Preventing Node Termination

CycleCloud nodes are generally disposable. They can automatically be terminated by autoscale and are attached to the cluster's life cycle, so when a cluster is terminated all nodes associated with the cluster are terminated as well.

There are a number of cases where it is useful to prevent a node from being terminated:

  • When a node is started for something besides running jobs.
  • When a problem arises on a node while running jobs and it needs to be "frozen" for debugging.
  • To protect important nodes from accidental termination.

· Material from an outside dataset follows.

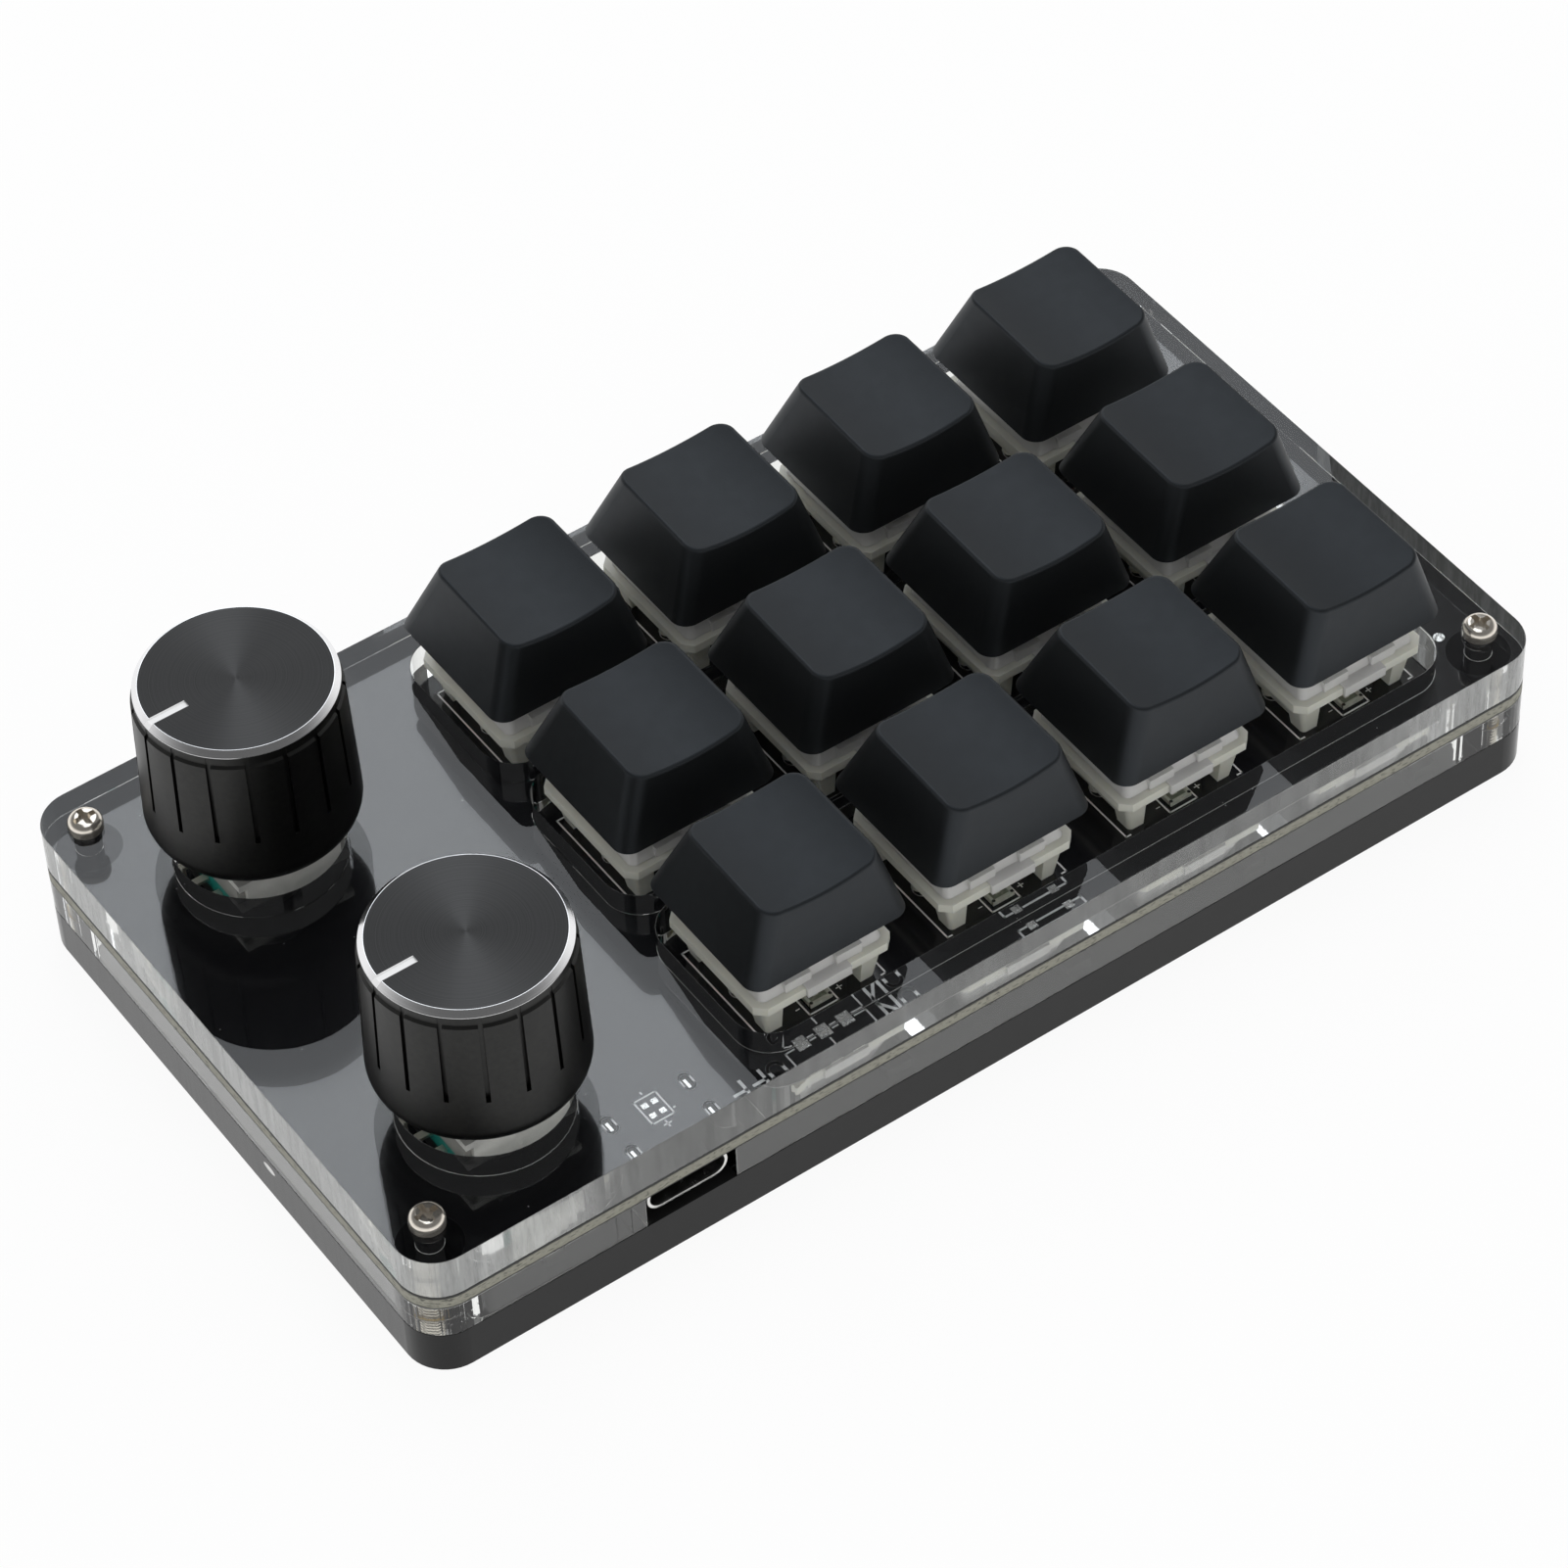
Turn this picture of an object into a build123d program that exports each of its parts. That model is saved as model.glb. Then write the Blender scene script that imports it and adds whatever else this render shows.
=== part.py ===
"""Macro keypad: twelve key switches and two push-to-turn knobs on a sandwich of acrylic sheets.

Millimetres. +X points to the knob end, +Y to the side with the USB socket, +Z up.
The origin is on the table, at the centre of the footprint.
"""
import os
from math import atan2, cos, degrees, pi, sin

from build123d import *

# ---------------------------------------------------------------- driving dimensions

# sheets
PLATE_LENGTH = 130.0
PLATE_WIDTH = 70.0
CORNER_RADIUS = 4.3
SLAB_THICKNESS = 5.0
FRAME_THICKNESS = 4.0
BOARD_THICKNESS = 1.6
COVER_THICKNESS = 5.0
FRAME_END_WALL = 6.5
FRAME_SIDE_CLEARANCE = 0.9

# key layout
KEY_PITCH = 21.2
KEY_COLUMNS = 4
KEY_ROWS = 3
CLUSTER_INSET = 48.67
CLUSTER_CENTRE_Y = -1.0
KEY_TRAVEL = 4.0

# slots in the cover, one for each row of keys
SLOT_WIDTH = 19.55
SLOT_LEFT_MARGIN = 8.77
SLOT_RIGHT_MARGIN = 9.93
SLOT_CORNER_RADIUS = 4.0

# plate screws and inserts
SCREW_INSET_X = 4.0
SCREW_INSET_Y = 5.0
SCREW_RADIUS = 1.0
SCREW_HEAD_RADIUS = 1.75
SCREW_HEAD_HEIGHT = 1.4
SCREW_HEAD_DOME = 0.8
SCREW_HOLE_CLEARANCE = 0.35
SCREW_TIP_CLEARANCE = 0.6
RECESS_SPAN = 2.3
RECESS_SLOT = 0.6
RECESS_CORE_RADIUS = 0.6
RECESS_DEPTH = 0.8
INSERT_RADIUS = 1.6
INSERT_LENGTH = 4.0
FIT_CLEARANCE = 0.03
CUT_OVERSHOOT = 1.0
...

Using the KeepAlive Attribute

The KeepAlive attribute will prevent CycleCloud from terminating or deallocating the node. The KeepAlive attribute must be disabled before the node can be terminated.

Warning

KeepAlive does not use Azure locks so does not prevent VMs from being deleted or deallocated from the Azure portal.

via CycleCloud GUI

When a node is manually added to a cluster using Add Node, the KeepAlive option is selected by default. Generally, manually created nodes should be terminated manually so KeepAlive will prevent autoscaling from terminating them.

KeepAlive add node dialog

In some situations it is useful to prevent an autoscaling node from being terminated. For instance, a user can enable KeepAlive through the Edit interface to prevent an unresponsive node that warrants further debugging from being terminated by the autoscaler.

KeepAlive edit node dialog

via Template

Some important nodes should be protected as soon as they are started. When the KeepAlive attribute is set on a node in the cluster template, the node can not be terminated until KeepAlive is removed.

[node my_important_node]
    KeepAlive = true
    tags.message = Do Not Delete